## WHAT YOU ARE ASKED TO DO:
Where a line of the material contains the string "names", copy that line.

══ EXTRACTED ENTRIES ══

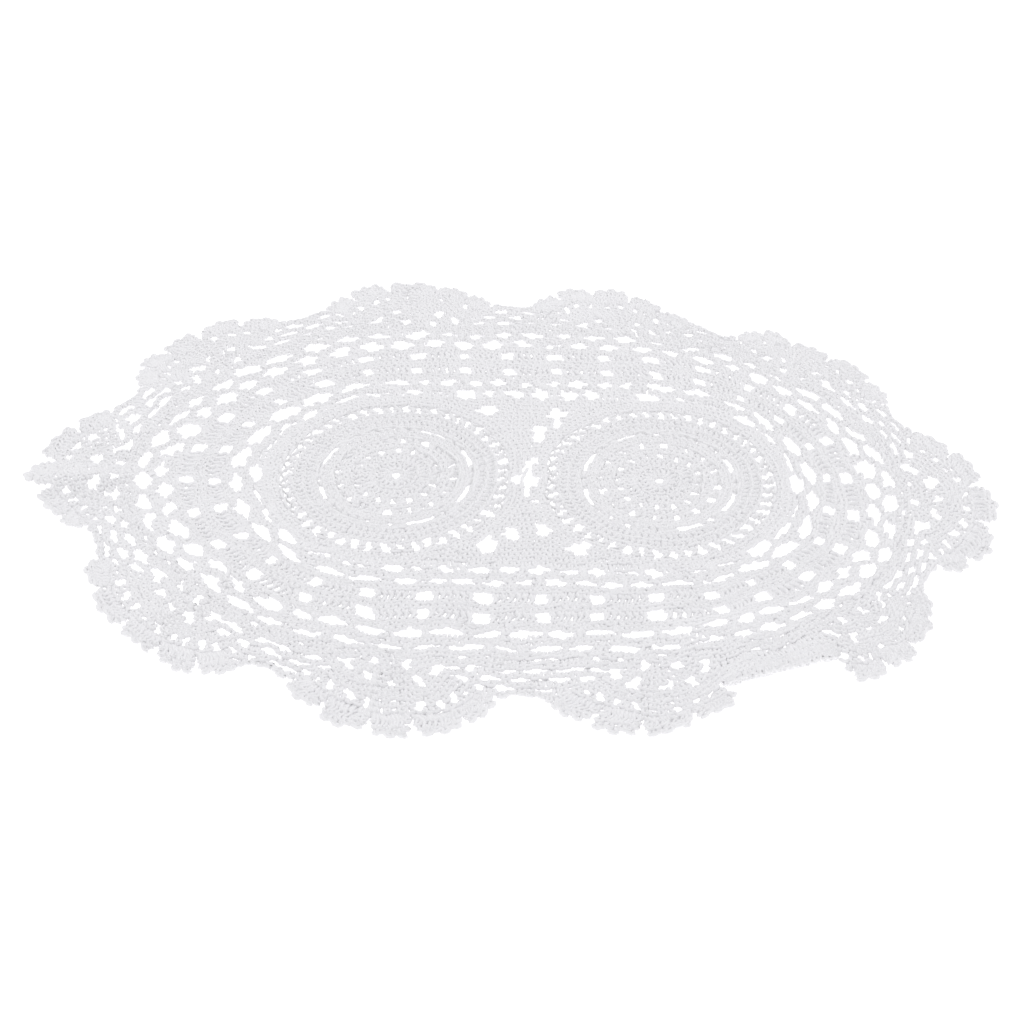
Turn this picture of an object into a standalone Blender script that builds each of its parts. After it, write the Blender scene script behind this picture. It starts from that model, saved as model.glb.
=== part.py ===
"""A lace doily: an oval mat of white crochet cotton, lying flat with one edge turned under.

The mat is charted flat first, with X along its length. Its two round medallions touch at
the middle, and every later round of crochet keeps one distance, its reach, from the
straight line between the medallions' centres, so each round is an oval with two straight
sides and two half circles. A place round an oval is a turn from 0 to 1, counted from the
middle of the near side towards +X. The chart is triangulated with its gaps left out, and
laid_point() then lays each of its points on the table as the cloth really settles.
"""
import math
from collections import namedtuple

import bmesh
import bpy
from mathutils import Vector
from mathutils.geometry import delaunay_2d_cdt

# Driving dimensions, in metres.
CLOTH = 0.0020              # thickness of the crochet
MEDALLION_X = 0.0568        # from the middle of the mat to each medallion's centre
BLOCK_GAUGE = 0.0810        # reach of the seam between the two rounds of blocks
EDGE_GAUGE = 0.1300         # reach of the valleys between the scallops
LIE_START = 0.0450          # inside this reach the mat lies exactly as charted
LIE_BODY = 0.0900           # reach at which the body pull of LIE holds
LIE_EDGE = 0.1270           # reach at which the edge pull holds
LIE_TIP = 0.1500            # reach at which the tip pull holds

# The rounds of gaps between chains. A gap fills its cell but for the bar beside it.
Net = namedtuple("Net", "name cells first reach bar depth end_depth gauge")
NETS = (
    Net("inner net", 42, 0.5, 0.0597, 0.0034, 0.0076, 0.0066, 0.0440),
    Net("second net", 42, 0.0, 0.0672, 0.0030, 0.0046, 0.0070, 0.0440),
    Net("outer net", 56, 0.0, 0.0972, 0.0034, 0.0060, 0.0062, 0.0970),
    Net("last net", 56, 0.5, 0.1050, 0.0036, 0.0048, 0.0052, 0.1000),
)
INNER_NET_OPEN = (0, 1, 2, 4, 7, 10)    # its wide cells, counted from a side's middle
INNER_NET_LAST = 10                     # the cell at the mat's end
GAP_CORNERS = 6
GAP_FULLNESS = 1.36                     # how far the long sides' corners are spread

# The eyelets that part the blocks of double crochet, in line from one round to the next.
Eyelets = namedtuple("Eyelets", "name count first reach width depth gauge")
BLOCK_EYELETS = (
    Eyelets("first block round", 32, 0.3, 0.0762, 0.0060, 0.0062, BLOCK_GAUGE),
    Eyelets("second block round", 32, 0.3, 0.0872, 0.0064, 0.0066, BLOCK_GAUGE),
)

# The long gaps round the petals of a medallion.
PETALS = 8
PETAL_SLIT_RADIUS = 0.0325
PETAL_SLIT_WIDTH = 0.0022
PETAL_SLIT_HALF_ANGLE = math.radians(12.5)

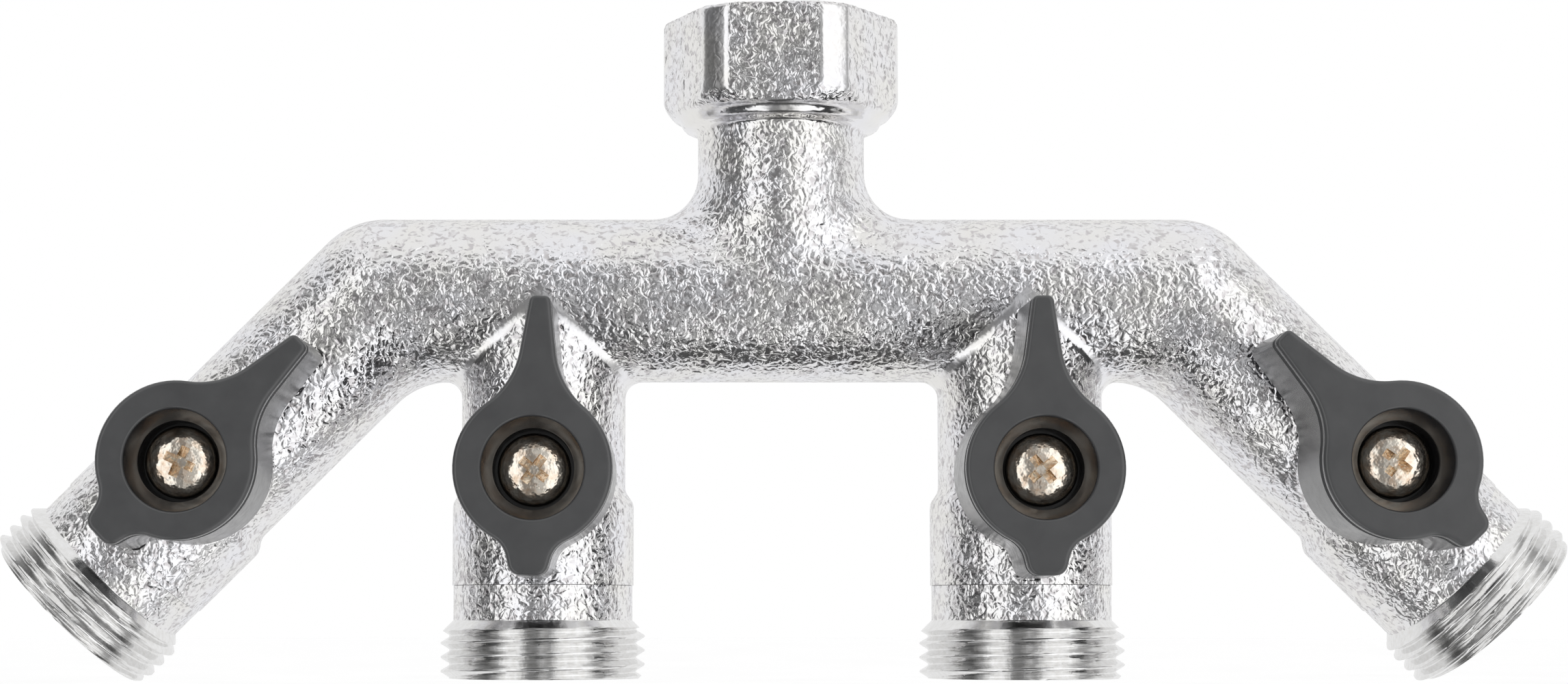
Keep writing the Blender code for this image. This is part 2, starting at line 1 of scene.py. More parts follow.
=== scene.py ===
"""Looks of the four-outlet hose splitter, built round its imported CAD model.

Lengths are in millimetres until a mesh is made, in the CAD's frame: the inlet's mouth is the origin, its
axis is +Z, the cross tube runs along X and the levers face -Y. The casting is a distance field with real
fillets, turned into a mesh; the turned ends carry helical threads; levers and screws are built finer than
in the CAD; the valves' inner pieces are the CAD's own, with better materials.
"""

import math

import bmesh
import bpy
import numpy as np
import openvdb
from mathutils import Matrix, Vector

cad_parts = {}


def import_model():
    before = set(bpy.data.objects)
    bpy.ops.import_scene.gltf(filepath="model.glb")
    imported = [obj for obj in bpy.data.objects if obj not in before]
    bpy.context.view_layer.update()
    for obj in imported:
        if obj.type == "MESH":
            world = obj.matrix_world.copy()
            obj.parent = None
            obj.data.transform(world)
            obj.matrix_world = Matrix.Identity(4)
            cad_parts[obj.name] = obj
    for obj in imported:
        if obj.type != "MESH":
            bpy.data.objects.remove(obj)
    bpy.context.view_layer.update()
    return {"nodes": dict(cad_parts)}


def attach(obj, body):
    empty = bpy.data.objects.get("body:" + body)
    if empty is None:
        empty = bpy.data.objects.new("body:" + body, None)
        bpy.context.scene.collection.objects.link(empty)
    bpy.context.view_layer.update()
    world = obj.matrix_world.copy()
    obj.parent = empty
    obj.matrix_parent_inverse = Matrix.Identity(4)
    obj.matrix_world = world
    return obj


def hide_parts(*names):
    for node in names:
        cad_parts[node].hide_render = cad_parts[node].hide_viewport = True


MM = 0.001

# Casting
INLET_TO_TUBE = 36.7
TUBE_R = 10.65
TUBE_BORE_R = 7.9
BEND_X = 51.85
BEND_ANGLE = math.radians(45)
INNER_X = 31.05
INNER_LENGTH = 49.15
OUTER_LENGTH = 57.5
NECK_FILLET = 6.0
BRANCH_FILLET = 2.2
ELBOW_FILLET = 9.5
BOSS_FILLET = 1.5
GRID_LOW = (-102, -17, -84)  # corners of the grid that the casting's mesh is cut from
GRID_HIGH = (102, 15, 2)
VOXEL = 0.62  # its cell
REFINE = 4  # fine cells along a coarse one
NEAR_BAND = 1.8  # coarse cells on each side of the surface that are refined
FAR = 3.0  # field value away from the surface

# Inlet head
HEAD_R = 15.4  # over the turned corners of the hexagon
HEAD_FLATS = 28.3
HEAD_TURN = -5  # degrees
HEAD_EDGE = 0.35
HEAD_CHAMFER = 0.4
HEAD_LEVEL = -13.0  # the turned corners shine from here up
COLLAR_RING_R = 12.8  # ring between the head and the neck
COLLAR_RING_LEVEL = -13.7
NECK_R = 10.9
SOCKET_R = 12.1
SOCKET_DEPTH = 8.8
SOCKET_RING_R = 13.5  # outside of the threaded socket's own ring
SOCKET_RING_DEPTH = 9.0
WASHER_POCKET_R = 12.7
WASHER_POCKET_DEPTH = 11.2

# Outlet ends, measured back from the outlet face
THREAD_LENGTH = 7.5
THREAD_PITCH = 1.814
THREAD_CREST_R = 13.22
THREAD_ROOT_R = 12.1
LEAD_IN = 1.0  # of the cone from the relief up to the first crest
THREAD_FLAT = 0.12  # share of the thread's depth cut off at the root, and again at the crest
THREAD_SEGMENTS = 120  # points round a threaded ring
THREAD_ROWS = 64  # rows of points along an outlet's thread
SOCKET_ROWS = 72  # rows of points along the inlet's thread
FACE_R = 12.45  # outlet face, from which a 45 degree cone leads on to the thread
RELIEF_END = 12.0
RELIEF_R = 11.6
COLLAR_END = 22.6
COLLAR_R = 11.75
COLLAR_CONE = 1.6
MOUTH_R = 9.4
MOUTH_CHAMFER = 0.25
MOUTH_DEPTH = 2.2
CLEARANCE = 0.004  # of the threaded rings, inside and out
CHAMBER_R = 8.5

# Valves
VALVE_FROM_END = 25.8
UPSTREAM_BORE_R = 6.2
CHAMBER_START = -8.6
BOSS_R = 8.6
BOSS_TOP = 12.3
BOSS_COLLAR_R = 5.9
BOSS_COLLAR_TOP = 13.9
STEM_BORE_R = 3.9
STEM_POCKET_R = 4.85
STEM_POCKET_TOP = 9.9

# Levers
LEVER_BOTTOM = 12.6
LEVER_FACE = 26.6
LEVER_DRAFT = 0.15
LEVER_EDGE = 0.55
LEVER_BASE_EDGE = 0.2
LIP_HEIGHT = 1.3  # of the face plate, over a shallow groove round the lever
GROOVE_HEIGHT = 0.9
GROOVE_DEPTH = 0.35
HUB_R = 9.7
POINTER_LENGTH = 21.0
POINTER_HALF_WIDTH = 1.35
POINTER_FLANK = math.radians(8)
POINTER_FILLET = 10.0
TAIL_LENGTH = 13.0
TAIL_HALF_WIDTH = 2.5
TAIL_FLANK = math.radians(14)
TAIL_FILLET = 3.4
RECESS_RIM_R = 6.4
RECESS_WELL_R = 5.0
RECESS_BOWL_DEPTH = 2.6
RECESS_FLOOR = 20.1
HOLLOW_R = 6.5
HOLLOW_TOP = 14.2
DRIVE_WIDTH = 4.9
# Turn of each lever from its arm's line, in degrees
LEVER_TILT = {"outer_left": -1.1, "inner_left": -2.4, "inner_right": 0.4, "outer_right": -1.2}

# Screws
SCREW_HEAD_R = 4.5
SCREW_HEAD_HEIGHT = 3.3
SCREW_DOME = 2.0
SCREW_SEAT = 0.15  # over the recess floor
SCREW_SHANK_R = 1.8
SCREW_LENGTH = 6.4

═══

## SOLUTION TO THE EXERCISE:
def hide_parts(*names):
    for node in names:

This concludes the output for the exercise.